• _GOAL_: Copy exactly the lines of the records below, and only those lines, beginning with the line that contains "Model this object" and ending with the line that contains "show one end.".

• _STORED DATA_:
┏━━
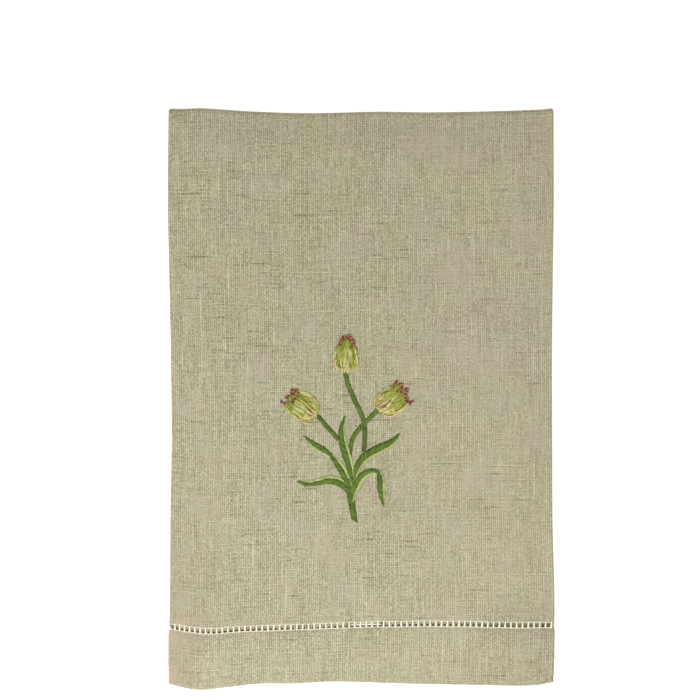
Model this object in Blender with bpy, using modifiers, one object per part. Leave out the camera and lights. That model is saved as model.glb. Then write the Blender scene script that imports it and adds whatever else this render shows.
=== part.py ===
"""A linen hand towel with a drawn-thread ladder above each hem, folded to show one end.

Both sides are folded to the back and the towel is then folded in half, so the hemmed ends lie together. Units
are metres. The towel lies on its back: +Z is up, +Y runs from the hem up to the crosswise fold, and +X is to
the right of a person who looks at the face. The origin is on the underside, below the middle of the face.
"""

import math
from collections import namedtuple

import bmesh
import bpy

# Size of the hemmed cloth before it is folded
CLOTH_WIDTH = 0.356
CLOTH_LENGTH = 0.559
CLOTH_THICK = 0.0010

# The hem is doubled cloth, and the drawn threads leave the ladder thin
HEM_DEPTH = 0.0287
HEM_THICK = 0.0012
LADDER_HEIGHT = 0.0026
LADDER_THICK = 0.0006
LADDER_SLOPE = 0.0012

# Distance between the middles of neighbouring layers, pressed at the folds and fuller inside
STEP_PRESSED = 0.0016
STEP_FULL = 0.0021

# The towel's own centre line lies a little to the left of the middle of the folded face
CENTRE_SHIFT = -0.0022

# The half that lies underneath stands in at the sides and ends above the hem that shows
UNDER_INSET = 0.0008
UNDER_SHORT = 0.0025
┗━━
┏━━
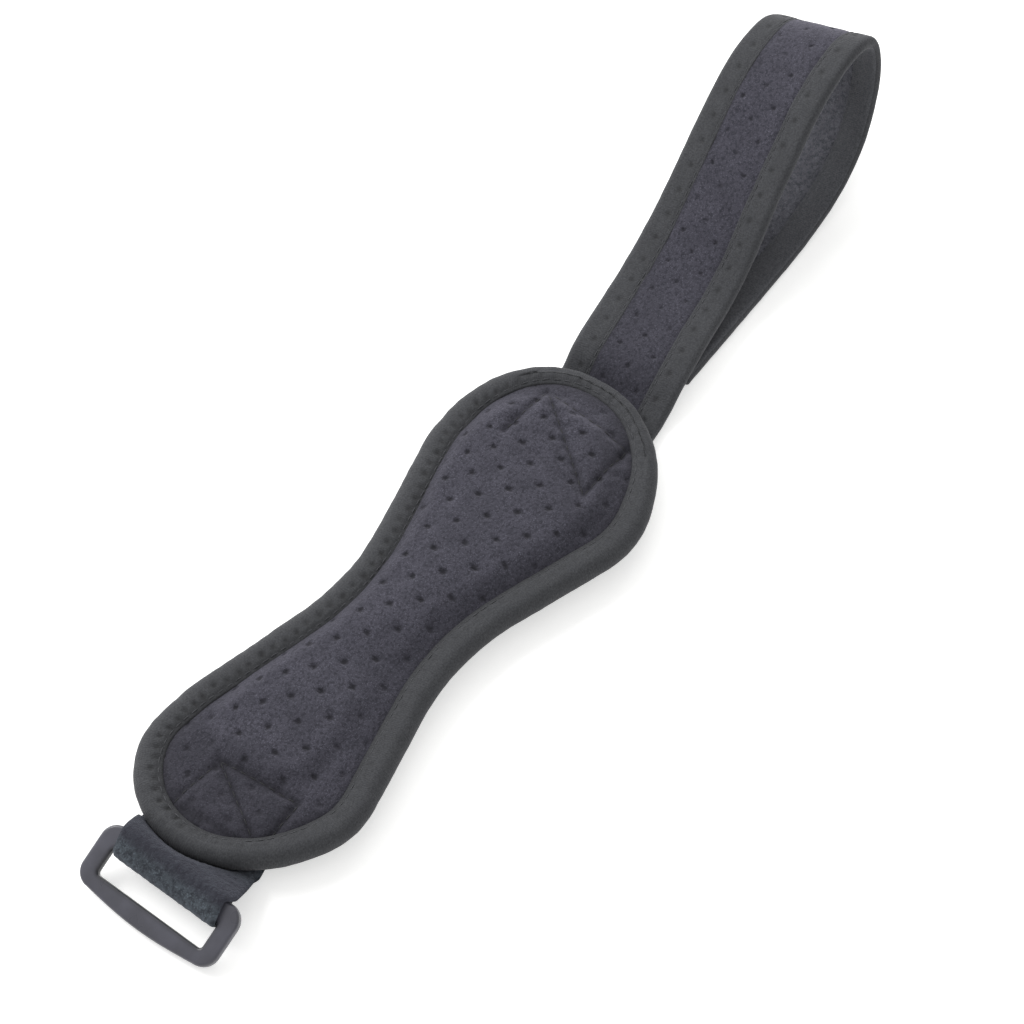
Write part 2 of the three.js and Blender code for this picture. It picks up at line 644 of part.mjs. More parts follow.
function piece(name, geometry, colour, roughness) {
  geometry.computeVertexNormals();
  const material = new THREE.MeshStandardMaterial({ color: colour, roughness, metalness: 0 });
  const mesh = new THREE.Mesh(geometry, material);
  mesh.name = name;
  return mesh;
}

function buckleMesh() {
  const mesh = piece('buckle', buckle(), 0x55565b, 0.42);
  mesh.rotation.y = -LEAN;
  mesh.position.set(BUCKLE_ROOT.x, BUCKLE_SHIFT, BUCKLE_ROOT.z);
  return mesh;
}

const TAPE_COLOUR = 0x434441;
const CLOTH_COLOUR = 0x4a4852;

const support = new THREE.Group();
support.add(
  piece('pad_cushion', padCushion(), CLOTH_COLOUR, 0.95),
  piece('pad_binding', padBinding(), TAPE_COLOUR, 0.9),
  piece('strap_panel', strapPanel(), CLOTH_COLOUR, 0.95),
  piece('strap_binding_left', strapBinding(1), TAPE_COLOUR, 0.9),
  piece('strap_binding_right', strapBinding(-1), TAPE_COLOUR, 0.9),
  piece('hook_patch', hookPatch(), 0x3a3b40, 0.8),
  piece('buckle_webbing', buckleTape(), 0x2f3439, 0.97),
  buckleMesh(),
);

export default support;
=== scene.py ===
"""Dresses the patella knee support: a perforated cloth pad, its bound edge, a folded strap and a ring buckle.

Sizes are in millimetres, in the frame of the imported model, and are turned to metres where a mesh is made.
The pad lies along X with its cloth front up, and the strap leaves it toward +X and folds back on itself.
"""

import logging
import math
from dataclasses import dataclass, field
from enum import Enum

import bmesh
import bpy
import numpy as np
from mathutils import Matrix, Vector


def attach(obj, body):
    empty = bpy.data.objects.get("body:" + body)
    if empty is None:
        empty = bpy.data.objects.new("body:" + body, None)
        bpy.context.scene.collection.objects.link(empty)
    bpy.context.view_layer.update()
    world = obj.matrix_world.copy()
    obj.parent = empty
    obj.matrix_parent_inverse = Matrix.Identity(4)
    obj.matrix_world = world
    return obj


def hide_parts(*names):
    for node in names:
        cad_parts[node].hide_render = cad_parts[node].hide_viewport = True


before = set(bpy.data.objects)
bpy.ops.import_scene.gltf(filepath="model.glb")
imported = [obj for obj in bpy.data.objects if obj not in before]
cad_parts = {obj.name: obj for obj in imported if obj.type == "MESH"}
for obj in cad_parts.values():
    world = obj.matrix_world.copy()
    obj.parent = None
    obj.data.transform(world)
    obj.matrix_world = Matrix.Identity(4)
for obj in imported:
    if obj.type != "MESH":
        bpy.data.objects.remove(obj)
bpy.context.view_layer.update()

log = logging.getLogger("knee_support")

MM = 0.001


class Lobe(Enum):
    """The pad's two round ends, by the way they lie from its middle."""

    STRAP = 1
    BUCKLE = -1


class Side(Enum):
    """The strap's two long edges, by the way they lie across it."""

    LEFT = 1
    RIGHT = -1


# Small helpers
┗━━
┏━━
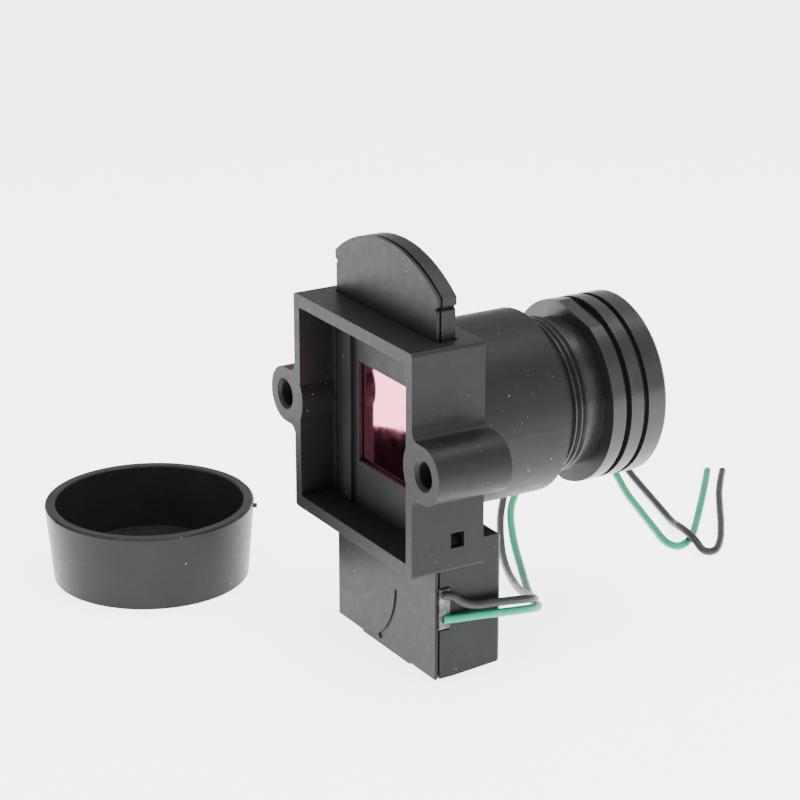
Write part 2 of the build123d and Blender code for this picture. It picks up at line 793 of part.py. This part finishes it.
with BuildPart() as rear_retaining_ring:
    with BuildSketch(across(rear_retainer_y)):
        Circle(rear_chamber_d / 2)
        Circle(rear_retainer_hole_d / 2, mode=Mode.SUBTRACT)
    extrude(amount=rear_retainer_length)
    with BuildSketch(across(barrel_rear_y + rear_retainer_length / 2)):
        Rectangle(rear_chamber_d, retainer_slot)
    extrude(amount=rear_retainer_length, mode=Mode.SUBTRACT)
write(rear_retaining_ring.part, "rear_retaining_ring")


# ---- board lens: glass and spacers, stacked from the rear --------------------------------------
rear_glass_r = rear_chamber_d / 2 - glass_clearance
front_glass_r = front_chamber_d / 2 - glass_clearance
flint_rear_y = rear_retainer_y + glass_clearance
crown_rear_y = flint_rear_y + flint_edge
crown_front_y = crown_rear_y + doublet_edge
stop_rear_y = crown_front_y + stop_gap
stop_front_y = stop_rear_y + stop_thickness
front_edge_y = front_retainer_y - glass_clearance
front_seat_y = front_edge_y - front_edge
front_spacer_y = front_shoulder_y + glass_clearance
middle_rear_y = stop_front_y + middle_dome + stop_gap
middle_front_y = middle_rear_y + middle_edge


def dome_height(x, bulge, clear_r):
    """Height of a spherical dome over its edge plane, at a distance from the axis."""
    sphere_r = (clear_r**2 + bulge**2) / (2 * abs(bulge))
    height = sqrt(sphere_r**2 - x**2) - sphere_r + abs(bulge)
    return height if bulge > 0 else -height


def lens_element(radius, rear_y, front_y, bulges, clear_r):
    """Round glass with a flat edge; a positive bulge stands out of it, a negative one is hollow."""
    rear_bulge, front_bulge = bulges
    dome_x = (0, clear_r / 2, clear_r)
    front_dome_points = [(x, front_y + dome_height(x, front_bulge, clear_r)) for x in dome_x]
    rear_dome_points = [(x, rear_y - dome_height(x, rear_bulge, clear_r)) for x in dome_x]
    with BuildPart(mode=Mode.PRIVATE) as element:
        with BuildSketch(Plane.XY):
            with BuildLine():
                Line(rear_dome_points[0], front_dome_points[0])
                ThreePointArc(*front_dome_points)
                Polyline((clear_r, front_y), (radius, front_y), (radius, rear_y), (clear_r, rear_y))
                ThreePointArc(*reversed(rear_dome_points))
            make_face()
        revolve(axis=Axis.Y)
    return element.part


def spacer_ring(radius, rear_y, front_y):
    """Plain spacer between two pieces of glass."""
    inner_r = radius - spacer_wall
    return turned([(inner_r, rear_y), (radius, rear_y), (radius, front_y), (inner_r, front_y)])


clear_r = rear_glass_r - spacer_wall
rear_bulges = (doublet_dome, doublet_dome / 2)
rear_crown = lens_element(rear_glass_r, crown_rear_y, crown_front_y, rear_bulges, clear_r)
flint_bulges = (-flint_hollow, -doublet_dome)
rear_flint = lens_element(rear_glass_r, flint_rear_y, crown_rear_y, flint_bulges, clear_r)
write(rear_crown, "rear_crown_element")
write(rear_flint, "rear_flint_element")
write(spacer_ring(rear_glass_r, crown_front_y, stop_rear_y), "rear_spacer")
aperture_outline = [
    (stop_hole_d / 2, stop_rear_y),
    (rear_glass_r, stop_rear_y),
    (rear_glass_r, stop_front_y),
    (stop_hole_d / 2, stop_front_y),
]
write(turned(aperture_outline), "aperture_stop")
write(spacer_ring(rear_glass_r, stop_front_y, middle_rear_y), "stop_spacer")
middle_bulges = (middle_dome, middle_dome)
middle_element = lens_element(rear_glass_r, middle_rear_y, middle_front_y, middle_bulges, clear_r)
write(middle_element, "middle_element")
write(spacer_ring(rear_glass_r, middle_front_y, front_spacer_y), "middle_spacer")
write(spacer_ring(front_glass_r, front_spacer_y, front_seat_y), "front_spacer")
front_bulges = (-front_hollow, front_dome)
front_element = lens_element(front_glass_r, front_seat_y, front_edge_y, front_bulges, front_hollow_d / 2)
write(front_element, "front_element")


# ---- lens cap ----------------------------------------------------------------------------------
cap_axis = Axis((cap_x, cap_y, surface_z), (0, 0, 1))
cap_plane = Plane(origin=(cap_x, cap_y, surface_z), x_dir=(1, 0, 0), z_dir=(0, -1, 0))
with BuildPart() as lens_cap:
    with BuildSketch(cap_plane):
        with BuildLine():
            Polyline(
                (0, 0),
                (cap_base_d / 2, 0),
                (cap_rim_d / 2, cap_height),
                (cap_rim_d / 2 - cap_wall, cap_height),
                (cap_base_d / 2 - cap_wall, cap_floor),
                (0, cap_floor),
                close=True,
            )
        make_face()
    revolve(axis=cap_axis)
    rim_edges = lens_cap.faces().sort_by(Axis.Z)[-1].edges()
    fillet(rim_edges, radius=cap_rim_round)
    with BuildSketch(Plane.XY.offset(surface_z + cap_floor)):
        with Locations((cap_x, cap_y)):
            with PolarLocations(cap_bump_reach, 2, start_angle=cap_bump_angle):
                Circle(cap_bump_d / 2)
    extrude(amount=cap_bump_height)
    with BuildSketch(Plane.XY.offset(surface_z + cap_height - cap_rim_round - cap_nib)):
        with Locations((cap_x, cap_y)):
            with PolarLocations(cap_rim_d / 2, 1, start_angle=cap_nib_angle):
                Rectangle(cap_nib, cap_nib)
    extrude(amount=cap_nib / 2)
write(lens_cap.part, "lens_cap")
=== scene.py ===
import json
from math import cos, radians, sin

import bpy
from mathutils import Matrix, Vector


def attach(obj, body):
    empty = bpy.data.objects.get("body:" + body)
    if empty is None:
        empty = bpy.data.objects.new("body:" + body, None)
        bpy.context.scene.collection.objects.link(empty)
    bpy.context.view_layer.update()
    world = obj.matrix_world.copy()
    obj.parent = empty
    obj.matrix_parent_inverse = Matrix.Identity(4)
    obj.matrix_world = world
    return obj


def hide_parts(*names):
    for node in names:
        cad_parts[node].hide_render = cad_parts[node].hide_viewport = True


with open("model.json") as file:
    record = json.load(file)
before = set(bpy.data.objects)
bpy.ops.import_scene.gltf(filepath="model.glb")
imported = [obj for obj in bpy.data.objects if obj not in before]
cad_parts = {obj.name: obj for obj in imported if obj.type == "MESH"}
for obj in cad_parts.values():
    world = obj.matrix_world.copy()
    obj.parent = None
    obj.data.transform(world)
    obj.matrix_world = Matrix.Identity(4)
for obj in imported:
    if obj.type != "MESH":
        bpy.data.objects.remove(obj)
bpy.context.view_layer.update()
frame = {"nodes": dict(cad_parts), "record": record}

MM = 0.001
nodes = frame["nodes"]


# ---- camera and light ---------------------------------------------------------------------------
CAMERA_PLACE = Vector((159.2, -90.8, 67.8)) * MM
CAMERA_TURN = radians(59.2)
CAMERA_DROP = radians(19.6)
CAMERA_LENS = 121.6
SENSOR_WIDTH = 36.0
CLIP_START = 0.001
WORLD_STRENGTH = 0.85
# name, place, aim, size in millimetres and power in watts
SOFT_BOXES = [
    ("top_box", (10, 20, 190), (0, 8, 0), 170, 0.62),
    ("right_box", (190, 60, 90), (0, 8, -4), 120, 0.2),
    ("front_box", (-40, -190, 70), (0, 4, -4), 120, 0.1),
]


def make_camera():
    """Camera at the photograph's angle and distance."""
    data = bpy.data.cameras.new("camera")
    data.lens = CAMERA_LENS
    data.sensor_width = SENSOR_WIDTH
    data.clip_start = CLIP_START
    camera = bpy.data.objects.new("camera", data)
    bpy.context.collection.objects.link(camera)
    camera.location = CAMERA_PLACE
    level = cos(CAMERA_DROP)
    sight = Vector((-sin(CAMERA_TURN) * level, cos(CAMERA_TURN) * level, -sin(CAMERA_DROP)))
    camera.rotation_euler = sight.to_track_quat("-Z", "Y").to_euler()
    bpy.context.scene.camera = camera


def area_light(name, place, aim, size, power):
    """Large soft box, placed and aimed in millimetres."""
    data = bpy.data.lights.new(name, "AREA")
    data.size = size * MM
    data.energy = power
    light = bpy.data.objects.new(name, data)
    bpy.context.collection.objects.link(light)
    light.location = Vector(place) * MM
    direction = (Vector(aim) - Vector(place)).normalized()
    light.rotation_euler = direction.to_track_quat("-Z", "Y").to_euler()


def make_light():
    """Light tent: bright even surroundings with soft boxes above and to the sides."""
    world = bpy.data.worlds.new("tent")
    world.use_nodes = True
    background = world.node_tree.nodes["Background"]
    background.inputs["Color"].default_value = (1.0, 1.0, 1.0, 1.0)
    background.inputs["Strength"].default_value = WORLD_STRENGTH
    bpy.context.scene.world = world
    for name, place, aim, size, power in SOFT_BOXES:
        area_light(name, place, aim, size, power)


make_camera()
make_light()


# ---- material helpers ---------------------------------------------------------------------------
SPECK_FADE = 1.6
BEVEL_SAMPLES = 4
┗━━
• _RESPONSE TO THE EXERCISE_:
Model this object in Blender with bpy, using modifiers, one object per part. Leave out the camera and lights. That model is saved as model.glb. Then write the Blender scene script that imports it and adds whatever else this render shows.
=== part.py ===
"""A linen hand towel with a drawn-thread ladder above each hem, folded to show one end.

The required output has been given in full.